» SUPPLIED DATA
◇ ◇ ◇

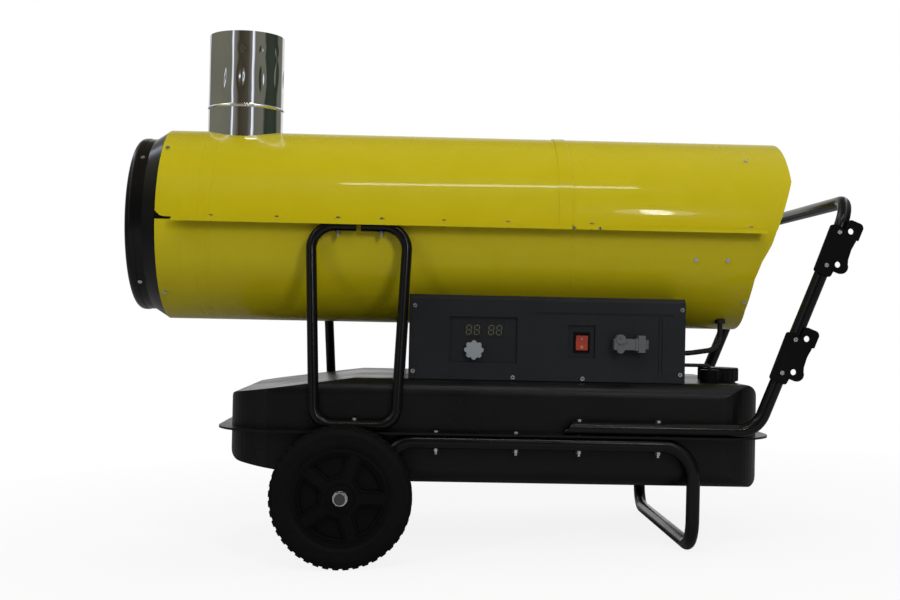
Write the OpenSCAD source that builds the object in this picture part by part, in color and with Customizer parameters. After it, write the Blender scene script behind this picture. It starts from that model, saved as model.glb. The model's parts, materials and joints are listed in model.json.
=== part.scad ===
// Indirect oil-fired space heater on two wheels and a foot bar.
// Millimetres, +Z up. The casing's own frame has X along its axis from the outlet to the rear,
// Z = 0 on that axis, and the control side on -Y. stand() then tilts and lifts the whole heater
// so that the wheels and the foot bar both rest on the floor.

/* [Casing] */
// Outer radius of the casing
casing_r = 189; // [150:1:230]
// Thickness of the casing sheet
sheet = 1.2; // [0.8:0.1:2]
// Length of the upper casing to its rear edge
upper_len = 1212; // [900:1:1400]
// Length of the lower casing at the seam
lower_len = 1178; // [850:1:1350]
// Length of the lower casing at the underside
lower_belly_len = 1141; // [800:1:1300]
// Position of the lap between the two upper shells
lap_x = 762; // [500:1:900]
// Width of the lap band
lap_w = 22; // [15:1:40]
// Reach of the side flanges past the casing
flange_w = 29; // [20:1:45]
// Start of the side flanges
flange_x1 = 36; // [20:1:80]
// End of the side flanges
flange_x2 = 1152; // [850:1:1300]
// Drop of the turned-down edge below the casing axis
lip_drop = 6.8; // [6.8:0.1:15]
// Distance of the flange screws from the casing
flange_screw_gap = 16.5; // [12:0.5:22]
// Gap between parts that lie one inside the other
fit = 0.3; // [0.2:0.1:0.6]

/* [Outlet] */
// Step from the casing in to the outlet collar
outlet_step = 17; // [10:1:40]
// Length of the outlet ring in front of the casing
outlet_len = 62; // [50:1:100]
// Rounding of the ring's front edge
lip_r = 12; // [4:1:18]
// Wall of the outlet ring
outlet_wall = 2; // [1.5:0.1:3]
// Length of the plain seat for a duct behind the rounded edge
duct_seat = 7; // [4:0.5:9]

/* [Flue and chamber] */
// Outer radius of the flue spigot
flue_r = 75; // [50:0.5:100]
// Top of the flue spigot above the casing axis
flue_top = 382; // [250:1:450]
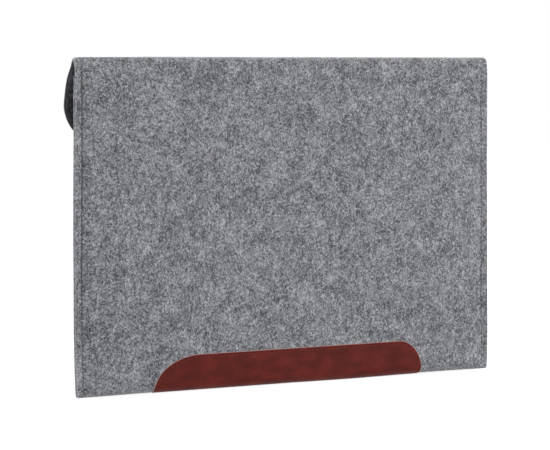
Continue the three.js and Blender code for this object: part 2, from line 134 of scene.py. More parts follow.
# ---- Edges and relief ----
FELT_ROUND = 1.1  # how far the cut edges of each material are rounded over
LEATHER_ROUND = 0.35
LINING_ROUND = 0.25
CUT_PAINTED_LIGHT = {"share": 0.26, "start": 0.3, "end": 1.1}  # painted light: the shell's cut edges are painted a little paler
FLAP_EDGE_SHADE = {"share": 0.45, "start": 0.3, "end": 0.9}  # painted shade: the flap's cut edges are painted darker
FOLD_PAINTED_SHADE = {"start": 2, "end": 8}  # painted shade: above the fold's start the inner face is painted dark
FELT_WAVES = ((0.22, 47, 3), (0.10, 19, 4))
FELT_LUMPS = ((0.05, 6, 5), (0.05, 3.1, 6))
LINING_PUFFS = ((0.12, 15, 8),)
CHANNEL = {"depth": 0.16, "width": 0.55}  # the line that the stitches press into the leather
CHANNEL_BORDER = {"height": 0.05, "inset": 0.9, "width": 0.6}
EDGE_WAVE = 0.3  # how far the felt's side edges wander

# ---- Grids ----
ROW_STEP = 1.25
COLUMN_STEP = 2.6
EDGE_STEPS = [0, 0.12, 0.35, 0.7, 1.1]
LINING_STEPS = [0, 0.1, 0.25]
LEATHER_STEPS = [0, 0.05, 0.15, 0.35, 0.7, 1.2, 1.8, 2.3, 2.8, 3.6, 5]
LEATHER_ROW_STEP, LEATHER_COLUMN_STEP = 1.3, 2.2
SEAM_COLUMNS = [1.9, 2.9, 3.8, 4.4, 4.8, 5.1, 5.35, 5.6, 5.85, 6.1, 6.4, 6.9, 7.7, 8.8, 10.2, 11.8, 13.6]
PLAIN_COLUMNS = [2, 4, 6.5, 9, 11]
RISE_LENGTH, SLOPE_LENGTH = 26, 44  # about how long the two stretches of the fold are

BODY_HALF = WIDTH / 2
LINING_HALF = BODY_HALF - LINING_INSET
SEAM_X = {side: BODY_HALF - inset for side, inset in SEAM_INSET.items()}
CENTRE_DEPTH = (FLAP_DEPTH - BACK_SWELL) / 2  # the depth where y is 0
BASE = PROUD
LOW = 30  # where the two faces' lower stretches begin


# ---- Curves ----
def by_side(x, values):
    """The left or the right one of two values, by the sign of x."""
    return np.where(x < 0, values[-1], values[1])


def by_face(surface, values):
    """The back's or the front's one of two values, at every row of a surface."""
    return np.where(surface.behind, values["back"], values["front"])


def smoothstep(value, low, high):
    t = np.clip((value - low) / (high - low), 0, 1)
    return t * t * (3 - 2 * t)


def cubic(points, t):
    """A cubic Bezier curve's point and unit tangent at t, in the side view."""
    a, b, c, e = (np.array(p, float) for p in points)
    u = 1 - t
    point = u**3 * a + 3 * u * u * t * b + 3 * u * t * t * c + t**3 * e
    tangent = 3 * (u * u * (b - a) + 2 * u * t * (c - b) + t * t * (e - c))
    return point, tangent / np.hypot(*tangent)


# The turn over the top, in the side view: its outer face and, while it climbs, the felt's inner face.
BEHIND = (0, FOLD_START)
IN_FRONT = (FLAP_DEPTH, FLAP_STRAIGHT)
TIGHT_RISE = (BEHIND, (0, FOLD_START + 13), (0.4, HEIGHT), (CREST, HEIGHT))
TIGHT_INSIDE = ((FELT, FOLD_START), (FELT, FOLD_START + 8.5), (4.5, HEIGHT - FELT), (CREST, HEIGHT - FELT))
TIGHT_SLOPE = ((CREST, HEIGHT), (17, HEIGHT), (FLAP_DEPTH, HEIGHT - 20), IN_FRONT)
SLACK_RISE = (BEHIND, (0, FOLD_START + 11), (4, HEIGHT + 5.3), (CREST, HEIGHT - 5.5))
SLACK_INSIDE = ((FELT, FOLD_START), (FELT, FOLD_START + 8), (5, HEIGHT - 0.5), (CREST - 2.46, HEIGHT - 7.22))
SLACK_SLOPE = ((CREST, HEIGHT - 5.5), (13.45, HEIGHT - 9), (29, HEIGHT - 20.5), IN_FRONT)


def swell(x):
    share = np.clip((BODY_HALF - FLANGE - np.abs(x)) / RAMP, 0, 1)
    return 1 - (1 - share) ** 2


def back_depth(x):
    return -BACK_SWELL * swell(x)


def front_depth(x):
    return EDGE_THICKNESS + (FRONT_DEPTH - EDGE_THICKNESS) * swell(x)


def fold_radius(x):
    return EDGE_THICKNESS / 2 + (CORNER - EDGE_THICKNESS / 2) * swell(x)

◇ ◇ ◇

» GIVEN EXERCISE
Each record must be repeated exactly as it is.

» THE RESPONSE
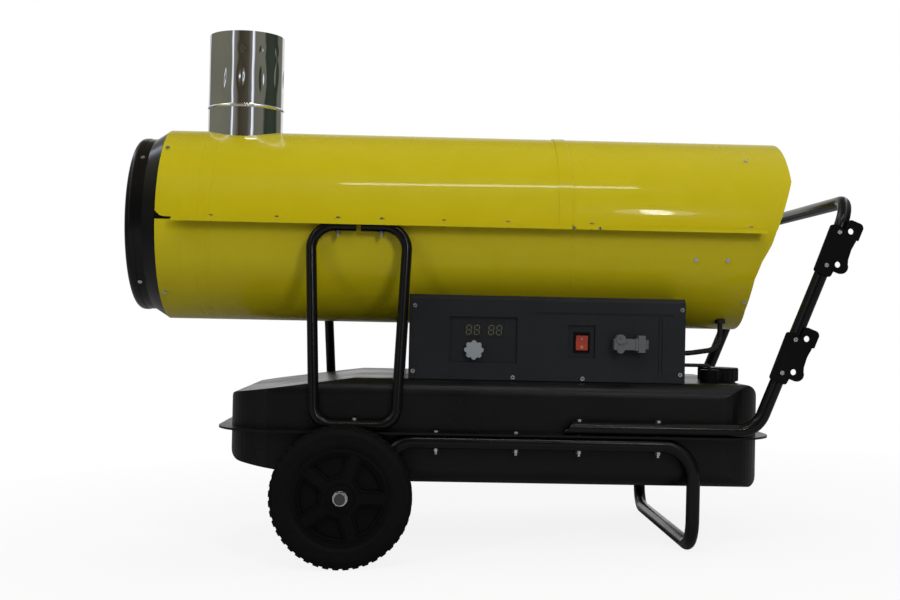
Write the OpenSCAD source that builds the object in this picture part by part, in color and with Customizer parameters. After it, write the Blender scene script behind this picture. It starts from that model, saved as model.glb. The model's parts, materials and joints are listed in model.json.
=== part.scad ===
// Indirect oil-fired space heater on two wheels and a foot bar.
// Millimetres, +Z up. The casing's own frame has X along its axis from the outlet to the rear,
// Z = 0 on that axis, and the control side on -Y. stand() then tilts and lifts the whole heater
// so that the wheels and the foot bar both rest on the floor.

/* [Casing] */
// Outer radius of the casing
casing_r = 189; // [150:1:230]
// Thickness of the casing sheet
sheet = 1.2; // [0.8:0.1:2]
// Length of the upper casing to its rear edge
upper_len = 1212; // [900:1:1400]
// Length of the lower casing at the seam
lower_len = 1178; // [850:1:1350]
// Length of the lower casing at the underside
lower_belly_len = 1141; // [800:1:1300]
// Position of the lap between the two upper shells
lap_x = 762; // [500:1:900]
// Width of the lap band
lap_w = 22; // [15:1:40]
// Reach of the side flanges past the casing
flange_w = 29; // [20:1:45]
// Start of the side flanges
flange_x1 = 36; // [20:1:80]
// End of the side flanges
flange_x2 = 1152; // [850:1:1300]
// Drop of the turned-down edge below the casing axis
lip_drop = 6.8; // [6.8:0.1:15]
// Distance of the flange screws from the casing
flange_screw_gap = 16.5; // [12:0.5:22]
// Gap between parts that lie one inside the other
fit = 0.3; // [0.2:0.1:0.6]

/* [Outlet] */
// Step from the casing in to the outlet collar
outlet_step = 17; // [10:1:40]
// Length of the outlet ring in front of the casing
outlet_len = 62; // [50:1:100]
// Rounding of the ring's front edge
lip_r = 12; // [4:1:18]
// Wall of the outlet ring
outlet_wall = 2; // [1.5:0.1:3]
// Length of the plain seat for a duct behind the rounded edge
duct_seat = 7; // [4:0.5:9]

/* [Flue and chamber] */
// Outer radius of the flue spigot
flue_r = 75; // [50:0.5:100]
// Top of the flue spigot above the casing axis
flue_top = 382; // [250:1:450]
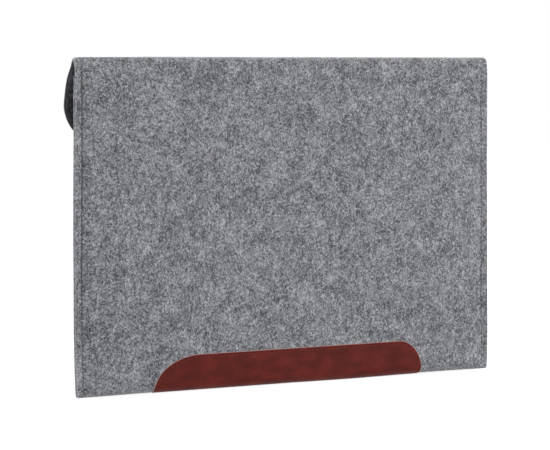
Continue the three.js and Blender code for this object: part 2, from line 134 of scene.py. More parts follow.
# ---- Edges and relief ----
FELT_ROUND = 1.1  # how far the cut edges of each material are rounded over
LEATHER_ROUND = 0.35
LINING_ROUND = 0.25
CUT_PAINTED_LIGHT = {"share": 0.26, "start": 0.3, "end": 1.1}  # painted light: the shell's cut edges are painted a little paler
FLAP_EDGE_SHADE = {"share": 0.45, "start": 0.3, "end": 0.9}  # painted shade: the flap's cut edges are painted darker
FOLD_PAINTED_SHADE = {"start": 2, "end": 8}  # painted shade: above the fold's start the inner face is painted dark
FELT_WAVES = ((0.22, 47, 3), (0.10, 19, 4))
FELT_LUMPS = ((0.05, 6, 5), (0.05, 3.1, 6))
LINING_PUFFS = ((0.12, 15, 8),)
CHANNEL = {"depth": 0.16, "width": 0.55}  # the line that the stitches press into the leather
CHANNEL_BORDER = {"height": 0.05, "inset": 0.9, "width": 0.6}
EDGE_WAVE = 0.3  # how far the felt's side edges wander

# ---- Grids ----
ROW_STEP = 1.25
COLUMN_STEP = 2.6
EDGE_STEPS = [0, 0.12, 0.35, 0.7, 1.1]
LINING_STEPS = [0, 0.1, 0.25]
LEATHER_STEPS = [0, 0.05, 0.15, 0.35, 0.7, 1.2, 1.8, 2.3, 2.8, 3.6, 5]
LEATHER_ROW_STEP, LEATHER_COLUMN_STEP = 1.3, 2.2
SEAM_COLUMNS = [1.9, 2.9, 3.8, 4.4, 4.8, 5.1, 5.35, 5.6, 5.85, 6.1, 6.4, 6.9, 7.7, 8.8, 10.2, 11.8, 13.6]
PLAIN_COLUMNS = [2, 4, 6.5, 9, 11]
RISE_LENGTH, SLOPE_LENGTH = 26, 44  # about how long the two stretches of the fold are

BODY_HALF = WIDTH / 2
LINING_HALF = BODY_HALF - LINING_INSET
SEAM_X = {side: BODY_HALF - inset for side, inset in SEAM_INSET.items()}
CENTRE_DEPTH = (FLAP_DEPTH - BACK_SWELL) / 2  # the depth where y is 0
BASE = PROUD
LOW = 30  # where the two faces' lower stretches begin


# ---- Curves ----
def by_side(x, values):
    """The left or the right one of two values, by the sign of x."""
    return np.where(x < 0, values[-1], values[1])


def by_face(surface, values):
    """The back's or the front's one of two values, at every row of a surface."""
    return np.where(surface.behind, values["back"], values["front"])


def smoothstep(value, low, high):
    t = np.clip((value - low) / (high - low), 0, 1)
    return t * t * (3 - 2 * t)


def cubic(points, t):
    """A cubic Bezier curve's point and unit tangent at t, in the side view."""
    a, b, c, e = (np.array(p, float) for p in points)
    u = 1 - t
    point = u**3 * a + 3 * u * u * t * b + 3 * u * t * t * c + t**3 * e
    tangent = 3 * (u * u * (b - a) + 2 * u * t * (c - b) + t * t * (e - c))
    return point, tangent / np.hypot(*tangent)


# The turn over the top, in the side view: its outer face and, while it climbs, the felt's inner face.
BEHIND = (0, FOLD_START)
IN_FRONT = (FLAP_DEPTH, FLAP_STRAIGHT)
TIGHT_RISE = (BEHIND, (0, FOLD_START + 13), (0.4, HEIGHT), (CREST, HEIGHT))
TIGHT_INSIDE = ((FELT, FOLD_START), (FELT, FOLD_START + 8.5), (4.5, HEIGHT - FELT), (CREST, HEIGHT - FELT))
TIGHT_SLOPE = ((CREST, HEIGHT), (17, HEIGHT), (FLAP_DEPTH, HEIGHT - 20), IN_FRONT)
SLACK_RISE = (BEHIND, (0, FOLD_START + 11), (4, HEIGHT + 5.3), (CREST, HEIGHT - 5.5))
SLACK_INSIDE = ((FELT, FOLD_START), (FELT, FOLD_START + 8), (5, HEIGHT - 0.5), (CREST - 2.46, HEIGHT - 7.22))
SLACK_SLOPE = ((CREST, HEIGHT - 5.5), (13.45, HEIGHT - 9), (29, HEIGHT - 20.5), IN_FRONT)


def swell(x):
    share = np.clip((BODY_HALF - FLANGE - np.abs(x)) / RAMP, 0, 1)
    return 1 - (1 - share) ** 2


def back_depth(x):
    return -BACK_SWELL * swell(x)


def front_depth(x):
    return EDGE_THICKNESS + (FRONT_DEPTH - EDGE_THICKNESS) * swell(x)


def fold_radius(x):
    return EDGE_THICKNESS / 2 + (CORNER - EDGE_THICKNESS / 2) * swell(x)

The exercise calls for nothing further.